Alejandro designed and implemented a compiler from a relatively high language into the ants format specified. Sergio and Nelson helped catch some bugs in the implementation while creating ants.

The specification of an ant consists of a set of functions containing one called main. The code produced starts executing the instructions in the main function. The following are a few example functions:

(function (main-normal first)
  (if first
    (find-food-random 0 #t)
    (find-food))
  (sense Ahead Home #f (return (lookback) (dotimes 3 (move-keep-trying (main-normal first))) (main-normal first)))
  (move-keep-trying (main-normal first))
  (pickup (main-normal first))
  (lookback)
  (move-keep-trying #f)
  (move-home-start first)
  (assert Here Home #f)
  (assert Here Marker 5)
  (deliver-food)
  (main-normal #f))

(function (random-2 a b)
  (flip 2 (return a)) b)

(function (lookback)
  (turn-times 3 Right))

(function (turn-times n dir)
  (dotimes n (turn dir)))

(function (twice action)
  (dotimes 2 action))

(function (dotimes n action)
  (unless (zero? n)
    action
    (dotimes (- n 1) action)))

(function (sleep-turns turns)
  (unless (zero? turns)
    (flip 1 (noop))
    (sleep-turns (- turns 1))))

(function (deliver-food)
  (dotimes 4 (move-keep-trying #f))
  (drop)
  (sense Ahead Friend #f
    (return
      (lookback)
      (dotimes 2 (move-keep-trying #f))))
  (lookback)
  (protect-out))

(function (protect-out)
  (sense Ahead FriendWithFood #f
    (progn
      (lookback)
      (move-keep-trying-safe)
      (protect-in)))
  (protect-out))

(function (protect-in)
  (turn Right)
  (move (protect-in)))

The first definition in the example corresponds to a function called main-normal, which receives a first parameter.

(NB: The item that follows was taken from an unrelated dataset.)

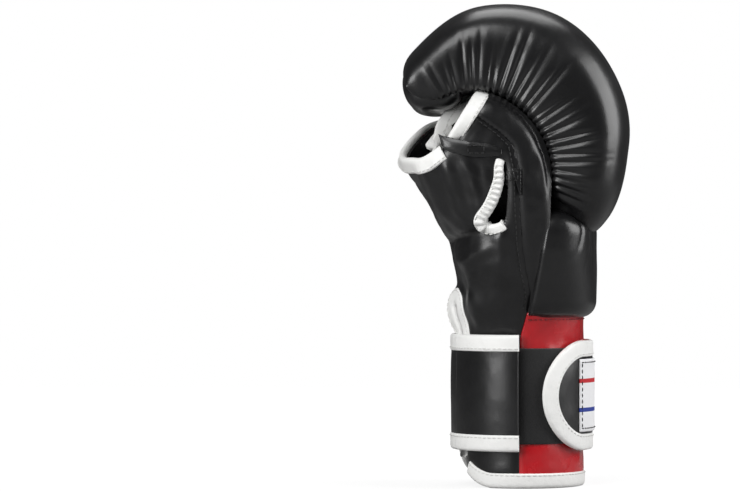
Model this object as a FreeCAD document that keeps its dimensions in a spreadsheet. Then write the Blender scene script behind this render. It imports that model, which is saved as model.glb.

The definitions of functions contain either calls to primitive functions corresponding to the ant instructions (sense, move, ...), calls to user defined functions or one of the special forms described below.

For each ant instruction type that receives two states (all except drop, mark, unmark and turn) we defined one of them to be the exception. If the instruction is executed correctly, the ant continues executing the body of the function. Otherwise, it executes the code passed as an argument. See protect-out above: if the ant senses a friend with food ahead, it executes the (lookback), (move-keep-trying-safe), (protect-in) sequence. Otherwise it continues executing the body of protect-out (a recursive invocation).

There are a few special forms. (noop) just continues the execution. You can find an example above in sleep-turns, where the ant does (flip 1 (noop)). There are some more interesting uses for (noop): one is to pass it as a parameter to a user-defined function that receives code as one of its parameters.

(progn ...) allows the programmer to group a sequence of instructions into one. It is useful as shown in the protect-out example above, as it allows us to build an expresion containing a sequence of expresions.

Finally, (return) causes the current function to return. For convenience, (return code ...) is expanded into (progn code ... (return)) (having return return control to the function outside of the progn). (return) is very useful, as it allows us to specify that if a exception takes place, a certain code should be executed and, once it returns, the current function should return (rather than continue executing the code for the rest of the expresions in the function, after the one that produced the exception). This is very important for some recursive calls.

To produce an automata, the generator starts expanding the code of the no-arguments main function and building the instructions required. To compile a call to a primitive expression (sense, move, ...), an associated instruction is added to a list of states.

To evaluate a function call, the arguments are evaluated (with our own evaluator, not the standard Scheme evaluator), which allows us to do interesting operations on values (see dotimes, for instance) and check is made to find if a call to the same function with the same arguments has already been compiled and either it does not return control or it returns control to the same location of the current call. If the check is sucessful, no new code is generated. Otherwise, the arguments are inserted in the body of the function and its code gets compiled.

This means that our compiler has to detect if a given function call returns or not. It also detects tail-recursion. There are some other interesting details but we decided to omit them from this description.